BEGIN SOURCE MATERIAL

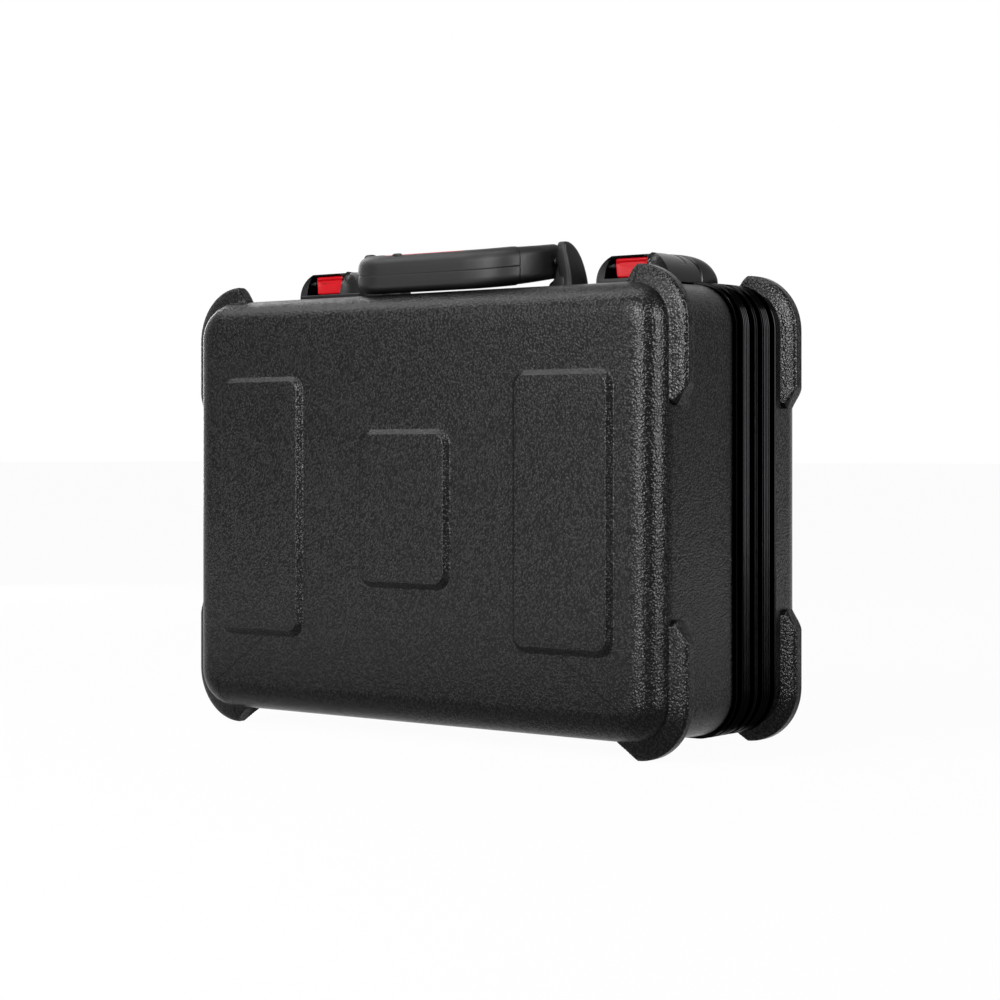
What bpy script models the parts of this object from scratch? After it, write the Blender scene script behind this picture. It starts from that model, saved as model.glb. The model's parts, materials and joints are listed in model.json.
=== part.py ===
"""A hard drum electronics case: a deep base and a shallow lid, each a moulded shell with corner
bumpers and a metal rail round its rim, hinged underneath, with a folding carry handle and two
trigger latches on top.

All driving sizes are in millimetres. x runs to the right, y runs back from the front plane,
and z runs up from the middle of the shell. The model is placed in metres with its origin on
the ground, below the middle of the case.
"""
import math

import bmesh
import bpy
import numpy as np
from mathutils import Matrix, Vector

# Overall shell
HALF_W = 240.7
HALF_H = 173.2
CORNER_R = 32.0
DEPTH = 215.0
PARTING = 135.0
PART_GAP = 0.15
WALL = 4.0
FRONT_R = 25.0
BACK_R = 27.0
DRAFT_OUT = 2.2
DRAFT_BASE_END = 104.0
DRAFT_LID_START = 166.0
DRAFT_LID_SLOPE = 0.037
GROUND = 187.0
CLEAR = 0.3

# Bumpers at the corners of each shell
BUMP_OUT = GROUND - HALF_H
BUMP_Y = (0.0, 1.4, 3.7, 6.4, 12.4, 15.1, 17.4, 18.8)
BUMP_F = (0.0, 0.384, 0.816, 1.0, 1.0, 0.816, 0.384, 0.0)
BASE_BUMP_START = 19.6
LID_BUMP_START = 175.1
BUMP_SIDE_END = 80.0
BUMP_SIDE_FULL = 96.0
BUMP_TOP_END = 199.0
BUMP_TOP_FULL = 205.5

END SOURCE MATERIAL

PROBLEM STATEMENT
All of the data needs to be reproduced exactly, with no line missing.

WRITTEN SOLUTION
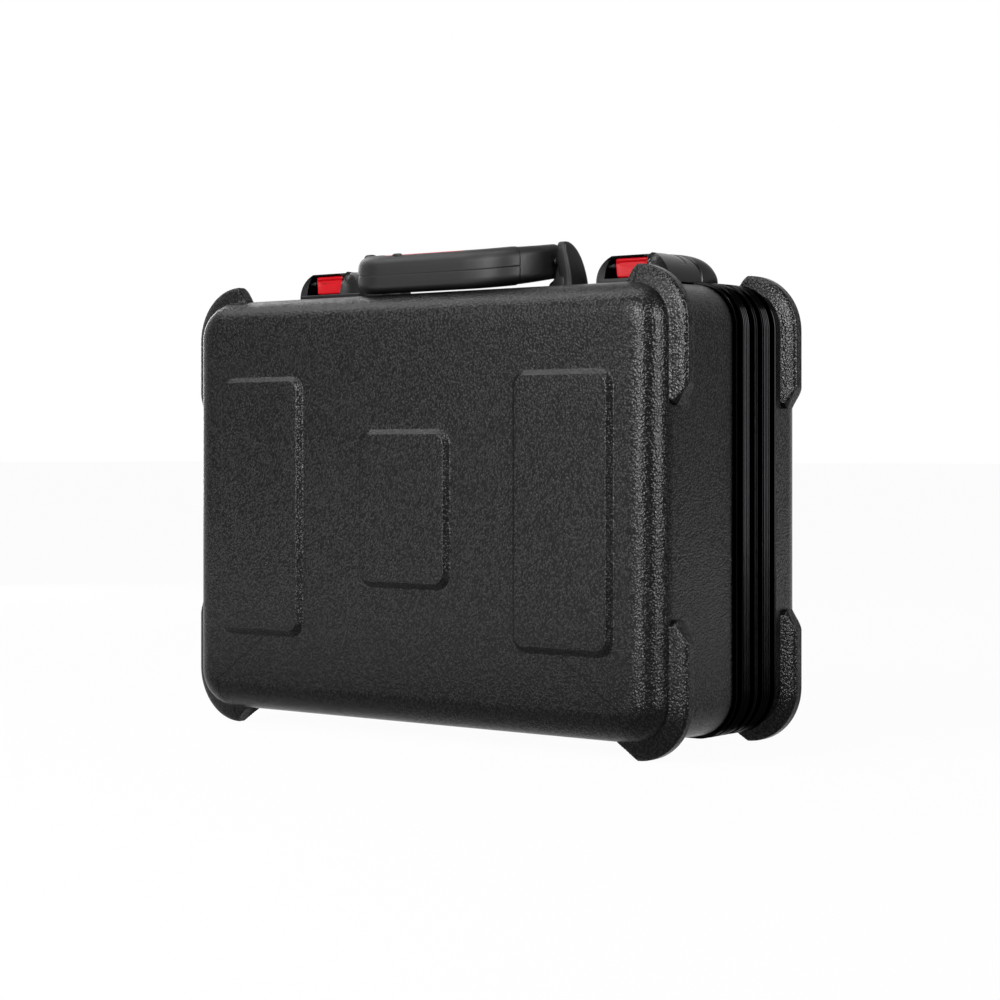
What bpy script models the parts of this object from scratch? After it, write the Blender scene script behind this picture. It starts from that model, saved as model.glb. The model's parts, materials and joints are listed in model.json.
=== part.py ===
"""A hard drum electronics case: a deep base and a shallow lid, each a moulded shell with corner
bumpers and a metal rail round its rim, hinged underneath, with a folding carry handle and two
trigger latches on top.

All driving sizes are in millimetres. x runs to the right, y runs back from the front plane,
and z runs up from the middle of the shell. The model is placed in metres with its origin on
the ground, below the middle of the case.
"""
import math

import bmesh
import bpy
import numpy as np
from mathutils import Matrix, Vector

# Overall shell
HALF_W = 240.7
HALF_H = 173.2
CORNER_R = 32.0
DEPTH = 215.0
PARTING = 135.0
PART_GAP = 0.15
WALL = 4.0
FRONT_R = 25.0
BACK_R = 27.0
DRAFT_OUT = 2.2
DRAFT_BASE_END = 104.0
DRAFT_LID_START = 166.0
DRAFT_LID_SLOPE = 0.037
GROUND = 187.0
CLEAR = 0.3

# Bumpers at the corners of each shell
BUMP_OUT = GROUND - HALF_H
BUMP_Y = (0.0, 1.4, 3.7, 6.4, 12.4, 15.1, 17.4, 18.8)
BUMP_F = (0.0, 0.384, 0.816, 1.0, 1.0, 0.816, 0.384, 0.0)
BASE_BUMP_START = 19.6
LID_BUMP_START = 175.1
BUMP_SIDE_END = 80.0
BUMP_SIDE_FULL = 96.0
BUMP_TOP_END = 199.0
BUMP_TOP_FULL = 205.5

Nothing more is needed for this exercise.